Q: How can I ensure my crepes don’t tear when flipping? A: The key is proper cooking time and technique. Wait until the edges are slightly dry and beginning to curl before attempting to flip. Use a thin, flexible spatula and a confident, quick motion. Also, ensure your batter is the correct consistency—similar to heavy cream.
Q: Are these appropriate for a gluten-free diet? A: With simple modifications! Substitute the all-purpose flour with a 1:1 gluten-free flour blend. Just ensure your other ingredients, particularly the peanut butter and chocolate chips, are certified gluten-free as well.
Q: What if I don’t have a crepe pan? A: A standard 10-inch non-stick skillet works perfectly well. The key is using a pan with low sides that allow easy access for flipping the crepes. If using a regular skillet, you may need to practice the swirling technique a few times to get even thickness.

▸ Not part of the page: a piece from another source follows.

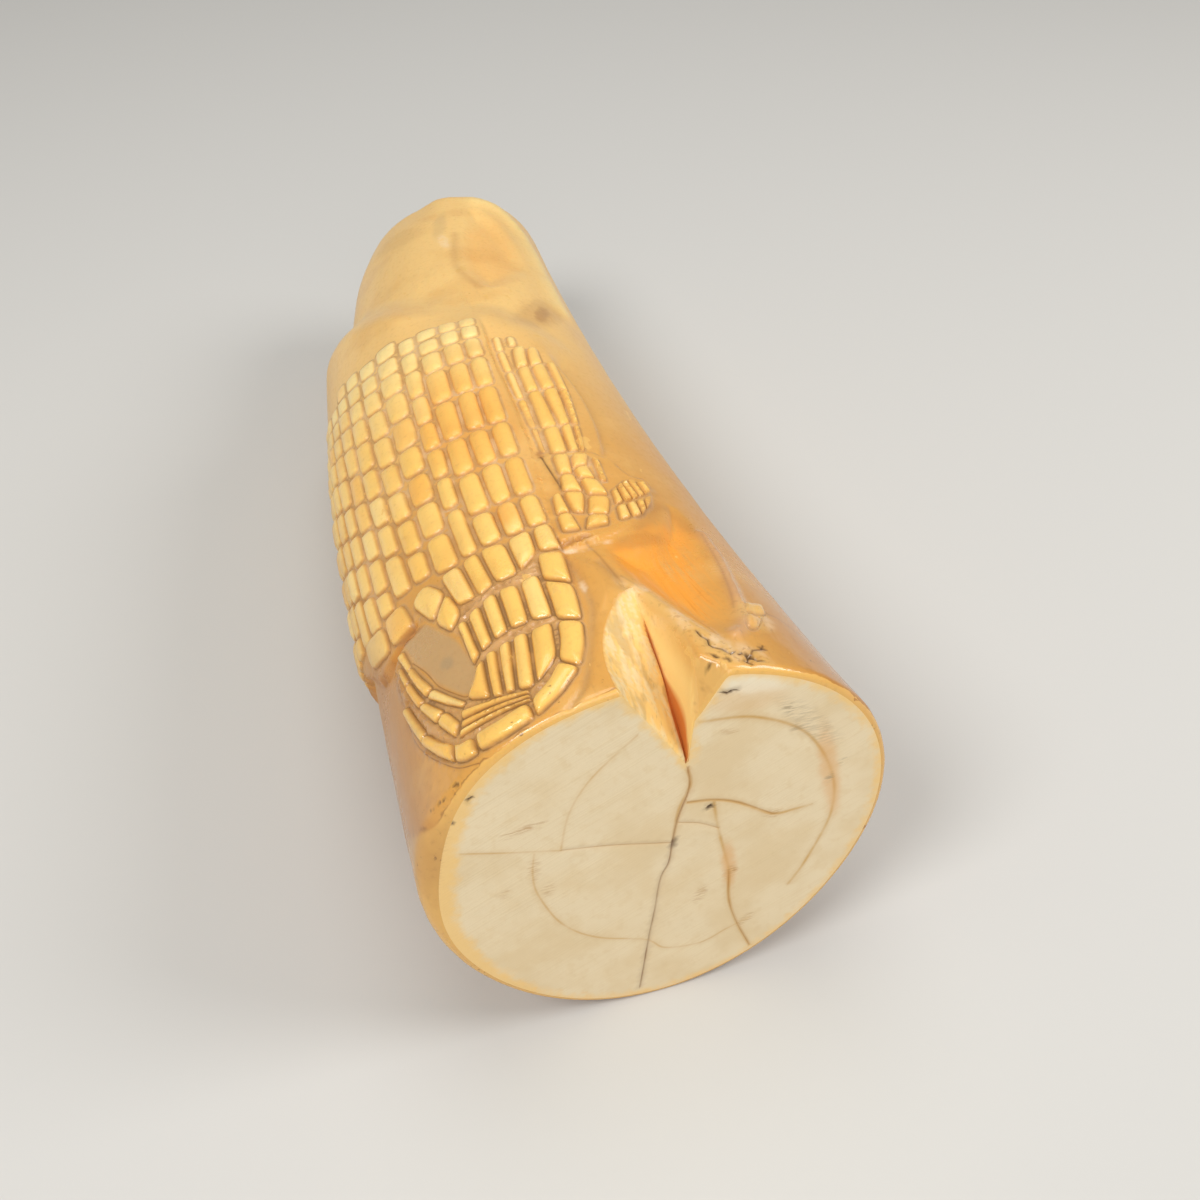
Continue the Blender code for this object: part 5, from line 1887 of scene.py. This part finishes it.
    def material(self) -> bpy.types.Material:
        """Return the material."""
        tree = ShaderTree(SLOT)
        step, fall = tree.step, tree.fall
        at = self.patterns(tree)
        near_end = fall(at.along, 14.0, 34.0)
        groove = step(at.inside, -0.4, -0.12) * fall(at.inside, -0.04, 0.16)
        broken = tree.stored("broken")
        colour = tree.painted(
            tree.colour(self.near, self.far, step(at.along, 30.0, 100.0)),
            self.aged(tree, at, near_end) + self.dirty(tree, at, groove)
            + self.marked(tree, at) + self.snapped(tree, at, broken))
        rough = self.roughness + (at.cloud - 0.5) * 0.25 + (at.fleck - 0.5) * 0.2
        rough = tree.blend(rough + groove * 0.2 - near_end * 0.16, self.broken_roughness, broken)
        for name, value in (("Weight", self.glow), ("Radius", self.glow_colours), ("Scale", self.glow_reach)):
            tree.shader.inputs["Subsurface " + name].default_value = value
        return tree.finish(colour, rough, at.grain * 0.5 + at.blotch * 0.5, self.grain_depth)


@dataclass(frozen=True)
class SawnIvory:
    """Pale, matt, sawn dentine with growth rings, cracks and a golden rim."""

    pale: Colour = srgb(236, 216, 178)
    warm: Colour = srgb(226, 200, 154)
    ring: Colour = srgb(204, 158, 84)
    crack: Colour = srgb(146, 108, 76)
    thin: Colour = srgb(180, 128, 66)
    rim: Colour = srgb(244, 200, 120)
    stain: Colour = srgb(182, 134, 72)
    grey: Colour = srgb(168, 146, 112)
    honey: Colour = srgb(224, 158, 78)
    white: Colour = srgb(255, 246, 222)
    grime: Colour = srgb(92, 66, 42)
    roughness: float = 0.55
    saw_depth: float = 0.00005
    gold_width: float = 0.5
    gold_gain: float = 1.2

    def material(self) -> bpy.types.Material:
        """Return the material."""
        tree = ShaderTree("sawn_ivory")
        step, stored = tree.step, tree.stored
        across, rise, edge = stored("section_across"), stored("section_rise"), stored("edge")
        cloud = tree.noise(tree.place, 110.0, 3.0, 0.55)
        speck = tree.noise(tree.place, 700.0, 2.0, 0.6)
        saw = tree.join(across * 0.02 + rise * 0.05, rise * 2.2 - across * 1.1, 0.0)
        lines = tree.noise(saw, 1.6, 2.0, 0.6)
        faint = step(tree.noise(tree.place, 200.0, 2.0), 0.35, 0.62)
        hatch = tree.noise(tree.join(across * 0.5, rise * 4.0, 0.0), 1.0, 3.0, 0.6)
        width = self.gold_width + self.gold_gain * tree.bump(across, -23.0, 6.0)
        width = width + (cloud - 0.5) * 1.0 + (speck - 0.5) * 2.4
        gold = tree.fall(edge - width, -0.9, 0.9)
        colour = tree.painted(self.pale, [
            (self.warm, step(cloud, 0.4, 0.65) * 0.7),
            (self.warm, step(speck, 0.5, 0.72) * 0.4),
            (self.warm, step(lines, 0.5, 0.7) * 0.35),
            (self.ring, stored("ring") * tree.blend(0.45, 0.85, faint)),
            (self.ring, stored("faint") * tree.blend(0.3, 0.65, faint)),
            (self.honey, stored("honey") * 0.5),
            (self.rim, gold * 0.8),
            (self.stain, stored("stain") * step(hatch, 0.42, 0.62) * 0.75),
            (self.grey, stored("grey") * step(hatch, 0.42, 0.58) * 0.8),
            # Painted highlight on the face's top edge, from its pale patch.
            (self.white, stored("pale") * 0.9),
            (self.thin, stored("hair") * 0.6),
            (tree.colour(self.thin, self.crack, step(rise, 12.0, -6.0)),
             stored("crack") * tree.blend(0.6, 0.85, faint)),
            (self.grime, tree.high(stored("grime"), stored("split")))])
        rough = self.roughness + (cloud - 0.5) * 0.2 - gold * 0.15
        return tree.finish(colour, rough, lines * 0.7 + speck * 0.3, self.saw_depth)


# ---- the whole tusk

@dataclass
class CarvedTusk:
    """The one piece: skin, sawn face and far end welded into a closed mesh."""

    body: TuskBody
    start: Vector
    name: str = "ivory_tusk"
    weld_distance: float = 2.5e-6
    flat_distance: float = 1e-7
    sharp_angle: float = 50.0

    def build(self) -> bpy.types.Object:
        """Build the tusk and return its object."""
        ivory, sawn = CarvedIvory().material(), SawnIvory().material()
        skin = TuskSkin(self.body, Notch(), Relief(), CarvedAreas(), ScalePattern(), self.start)
        skin_mesh = skin.build(ivory)
        LOG.info("skin: %d scales, %d points", len(skin.scales), len(skin_mesh.vertices))
        rows = read_numbers(skin_mesh, "along")
        front, back = sorted(border_loops(skin_mesh), key=lambda loop: rows[loop[0]])
        face = SawnEnd("sawn_face", self.body, 0.0, self.start, FACE_MARKS)
        end = SawnEnd("far_end", self.body, self.body.length, self.start, Marks(in_section), spacing=1.1)
        parts = [skin_mesh, face.build(skin_mesh, front, sawn, turned=False),
                 end.build(skin_mesh, back, sawn, turned=True)]
        for part in parts[1:]:
            LOG.info("%s: %d points", part.name, len(part.vertices))
        return self.weld(parts)

    def weld(self, parts: list[bpy.types.Mesh]) -> bpy.types.Object:
        """Join the meshes, weld the ends to the skin's own border points and return the object."""
        skin_points = len(parts[0].vertices)
        joined = []
        for part in parts:
            made = bpy.data.objects.new(part.name, part)
            bpy.context.scene.collection.objects.link(made)
            joined.append(made)
        tusk = joined[0]
        with bpy.context.temp_override(active_object=tusk, object=tusk,
                                       selected_objects=joined, selected_editable_objects=joined):
            bpy.ops.object.join()
        tusk.name = tusk.data.name = self.name
        work = bmesh.new()
        work.from_mesh(tusk.data)
        doubles = bmesh.ops.find_doubles(work, verts=work.verts, keep_verts=work.verts[:skin_points],
                                         dist=self.weld_distance)
        bmesh.ops.weld_verts(work, targetmap=doubles["targetmap"])
        bmesh.ops.dissolve_degenerate(work, edges=work.edges, dist=self.flat_distance)
        open_edges = sum(1 for edge in work.edges if not edge.is_manifold)
        volume = work.calc_volume(signed=True) * 1e6
        work.to_mesh(tusk.data)
        work.free()
        LOG.info("tusk: %d triangles, %d open edges, %.1f cubic centimetres",
                 len(tusk.data.polygons), open_edges, volume)
        tusk.data.shade_smooth()
        tusk.data.set_sharp_from_angle(angle=math.radians(self.sharp_angle))
        return tusk


@dataclass(frozen=True)
class Lamp:
    """One soft round light that faces the tusk."""

    name: str
    place: tuple[float, float, float]
    size: float
    power: float
    aim: tuple[float, float, float] = (0.0, 0.0, 0.02)

    def build(self) -> None:
        """Add the light to the scene."""
        lamp = bpy.data.lights.new("studio_" + self.name, "AREA")
        lamp.shape, lamp.size, lamp.energy = "DISK", self.size, self.power
        made = bpy.data.objects.new("studio_" + self.name, lamp)
        made.location = self.place
        way = Vector(self.aim) - Vector(self.place)
        made.rotation_euler = way.to_track_quat("-Z", "Y").to_euler()
        bpy.context.scene.collection.objects.link(made)


@dataclass(frozen=True)
class Studio:
    """A plain pale floor, soft light from both sides and the camera."""

    floor_size: float = 3.0
    floor_colour: Colour = srgb(204, 202, 197)
    floor_roughness: float = 0.9
    world: float = 0.24
    world_colour: Colour = (1.0, 0.98, 0.95)
    lamps: tuple[Lamp, ...] = (Lamp("left", (-0.35, -0.26, 0.53), 0.26, 2.2),
                               Lamp("right", (0.46, -0.16, 0.42), 0.3, 1.8),
                               Lamp("front", (-0.05, -0.6, 0.4), 0.4, 0.8),
                               Lamp("top", (0.0, 0.12, 0.6), 0.4, 1.0))
    aim: tuple[float, float, float] = (0.0114, -0.0042, 0.0)
    distance: float = 0.2101
    camera_yaw: float = 14.33
    camera_pitch: float = 44.41
    lens: float = 39.24
    sensor: float = 36.0
    near_clip: float = 0.005

    def build(self) -> bpy.types.Object:
        """Set up the floor, lights, world and camera and return the floor."""
        for lamp in self.lamps:
            lamp.build()
        world = bpy.data.worlds.new("studio_world")
        world.use_nodes = True
        sky = world.node_tree.nodes["Background"]
        sky.inputs["Color"].default_value = (*self.world_colour, 1.0)
        sky.inputs["Strength"].default_value = self.world
        bpy.context.scene.world = world
        bpy.context.scene.view_settings.view_transform = "Standard"
        self.camera()
        return self.floor()

    def floor(self) -> bpy.types.Object:
        """Add the floor."""
        half = self.floor_size / 2.0
        mesh = bpy.data.meshes.new("studio_floor")
        mesh.from_pydata([(-half, -half, 0.0), (half, -half, 0.0), (half, half, 0.0), (-half, half, 0.0)],
                         [], [(0, 1, 2, 3)])
        floor = bpy.data.objects.new("studio_floor", mesh)
        bpy.context.scene.collection.objects.link(floor)
        finish = bpy.data.materials.new("studio_paper")
        finish.use_nodes = True
        shader = finish.node_tree.nodes["Principled BSDF"]
        shader.inputs["Base Color"].default_value = (*self.floor_colour, 1.0)
        shader.inputs["Roughness"].default_value = self.floor_roughness
        mesh.materials.append(finish)
        return floor

    def camera(self) -> None:
        """Add the camera and make it the scene's camera."""
        yaw, pitch = math.radians(self.camera_yaw), math.radians(self.camera_pitch)
        way = Vector((math.sin(yaw) * math.cos(pitch), math.cos(yaw) * math.cos(pitch), -math.sin(pitch)))
        data = bpy.data.cameras.new("studio_camera")
        data.lens, data.sensor_width, data.clip_start = self.lens, self.sensor, self.near_clip
        camera = bpy.data.objects.new("studio_camera", data)
        camera.location = Vector(self.aim) - way * self.distance
        camera.rotation_euler = way.to_track_quat("-Z", "Y").to_euler()
        bpy.context.scene.collection.objects.link(camera)
        bpy.context.scene.camera = camera


def start_of_axis(record: dict) -> Vector:
    """Return where the tusk's axis starts, from the mount on the sawn end."""
    mount = next(mount for mount in record["mounts"] if mount["name"] == "sawn_end")
    return Vector(mount["pos_m"])


def main() -> None:
    """Build the tusk and the studio, and hand each piece to the frame."""
    logging.basicConfig(level=logging.INFO, format="%(name)s: %(message)s")
    tusk = CarvedTusk(TuskBody(), start_of_axis(frame["record"])).build()
    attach(tusk, "root")
    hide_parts(NODE)
    LOG.info("piece %s stands for %s", tusk.name, NODE)
    Studio().build()


if __name__ == "__main__":
    main()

Q: Can I reduce the sugar without affecting the recipe’s success? A: Yes! You can reduce the sugar in both the crepe batter and filling by up to 30% without significantly impacting the texture. For the ganache, consider using dark chocolate with higher cacao content instead of semi-sweet for less sugar while maintaining richness.
Q: How do I prevent lumps in my crepe batter? A: Sifting the dry ingredients is crucial. Additionally, add the wet ingredients gradually while whisking continuously. If lumps do form, strain the batter through a fine-mesh sieve or blend briefly with an immersion blender.